As someone with an entrepreneurial soul, there is always a plethora of bright, shiny objects in front of me, ready for me to dive into. It’s really easy to get distracted and lose focus on what’s really
important. In my business-baby, it’s really the focus on sales, marketing and client delivery. So, with my pregnancy, I’ve really learnt what the core, basic, fundamental things are for the business and just focused on those, to the exclusion of everything else. I feel as though life has become more simple as a result, and allowed heaps more time to take care of my body and the baby that’s growing inside of it.
I Feel Supported by My Business, Rather Than Supporting the Business
By focusing on what really matters within the business, I feel that for the first time in my life, it’s not going to fall apart if I’m not thinking about it 24 hours a day.

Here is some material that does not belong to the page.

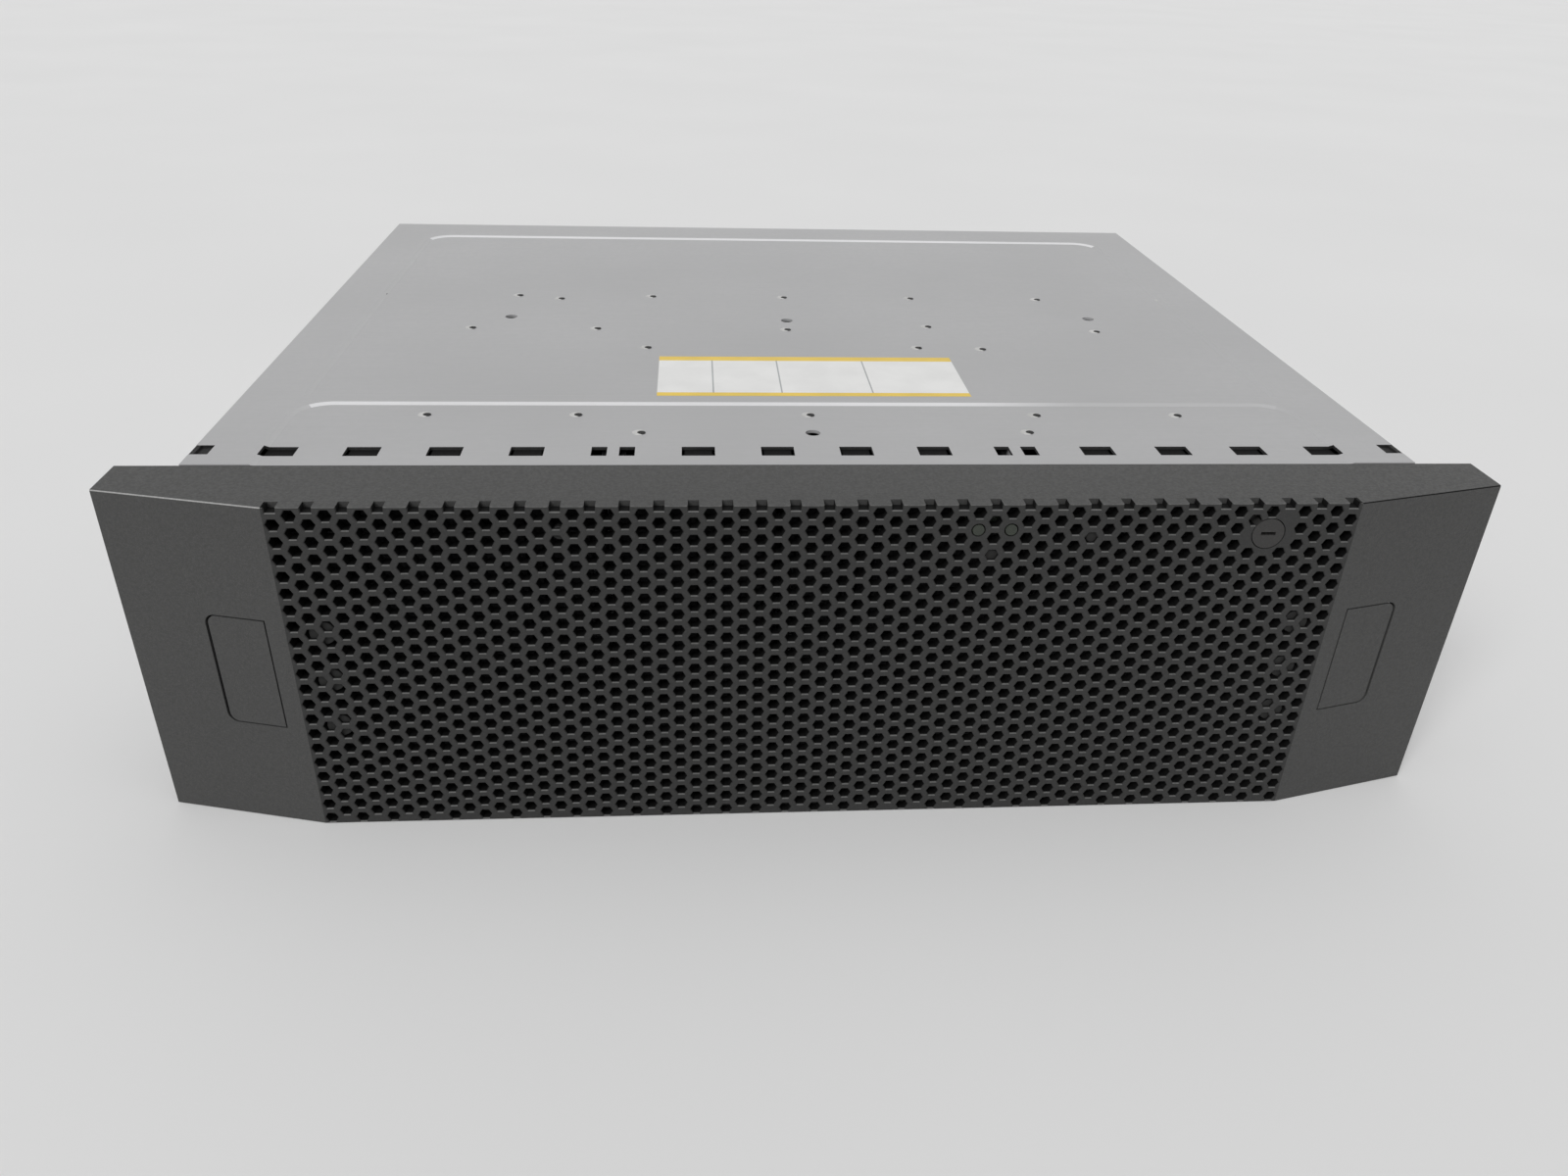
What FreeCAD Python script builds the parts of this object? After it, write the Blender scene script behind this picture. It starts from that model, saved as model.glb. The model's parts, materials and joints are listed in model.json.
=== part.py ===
"""Disk shelf enclosure: a three-unit rack chassis with fifteen upright disk modules.

Frame: +X right (seen from the front), +Y to the rear, +Z up.  The origin is the centre of the
chassis's bottom face.  All sizes are millimetres.  Each node is written to parts/NODE.step.
"""
import FreeCAD, Part
import math
import os
from FreeCAD import Vector

# ---------------------------------------------------------------- driving dimensions
# Envelope of the sheet metal chassis
RACK_FACE_WIDTH = 482.6        # standard nineteen inch front
EAR_OVERHANG = 21.3             # from the chassis's side to the edge of the rack face
CHASSIS_WIDTH = RACK_FACE_WIDTH - 2 * EAR_OVERHANG
CHASSIS_HEIGHT = 131.0
CHASSIS_DEPTH = 355.6
TUB_SHEET = 1.0
COVER_SHEET = 1.2
RUN_GAP = 0.4                  # clearance beside a piece that slides
SEAT_GAP = 0.3                 # clearance between pieces that meet and part

# Disk bays: groups of bays with a partition between them
GROUPS = 3
BAYS_PER_GROUP = 5
PARTITION_WIDTH = 3.6
BAY_MARGIN = 0.4                # from the chassis's outer face to the outermost bay
BAY_PITCH = (CHASSIS_WIDTH - 2 * BAY_MARGIN - (GROUPS - 1) * PARTITION_WIDTH) / (GROUPS * BAYS_PER_GROUP)
PARTITION_SHEET = 1.0

# Top cover
HEM_DROP = 2.6
SLOT_LENGTH = 12.0
SLOT_WIDTH = 5.9
SLOT_ROW_DEPTH = 12.2          # from the chassis front to the middle of the slot row
SHORT_SLOT_LENGTH = 5.5
PRESSING_DEPTH = 0.7
PRESSING_SLOPE = 2.0
PRESSING_CORNER = 14.0
PRESSING_MARGIN = 23.0         # from the cover's side edge
FRONT_PRESSING_END = 60.0
REAR_PRESSING_START = 67.0
REAR_PRESSING_MARGIN = 26.5    # from the cover's rear edge
COVER_HOLE_R = 2.8
COVER_HOLES = [(0.0, 30.1), (-130.5, 173.7), (0.0, 170.5), (149.3, 176.6)]

# Guide rails for the disk modules
RAIL_FOOT_WIDTH = 10.0
RAIL_FOOT = 1.0
RAIL_RIB = 1.2
RAIL_RIB_HEIGHT = 6.0
RAIL_LEAD_IN = 5.0
RAIL_FRONT = 6.0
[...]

The purpose of the business was never for me to treat it like a baby. It was created to support me so that I may live an extraordinary life, full of passion, amazing experiences and love.
The reality is this – My business is not a baby. Although in all businesses there is a stage where you need to treat it that way – giving it lots of love and attention – I finally feel that it has turned into a mature 20-something who can finally take care of herself. She is ready to move out of home and into the next exciting phase of her life. She doesn’t need Mum to make dinner, do the washing and sort out doctors appointments. She is fully capable of doing it all herself.
Yes, there will be a time when she stuffs things up, but, I’ve taught her well enough that she can look after herself rather than calling Mum every time something goes wrong.
I feel that I have raised a respectable, good-doing business that can take care of herself.
And…it’s a really nice feeling to have.
Now, if someone could help me be this calm and at ease with the birth of my actual baby, that would be great. I’m off to get a snack and have a nap.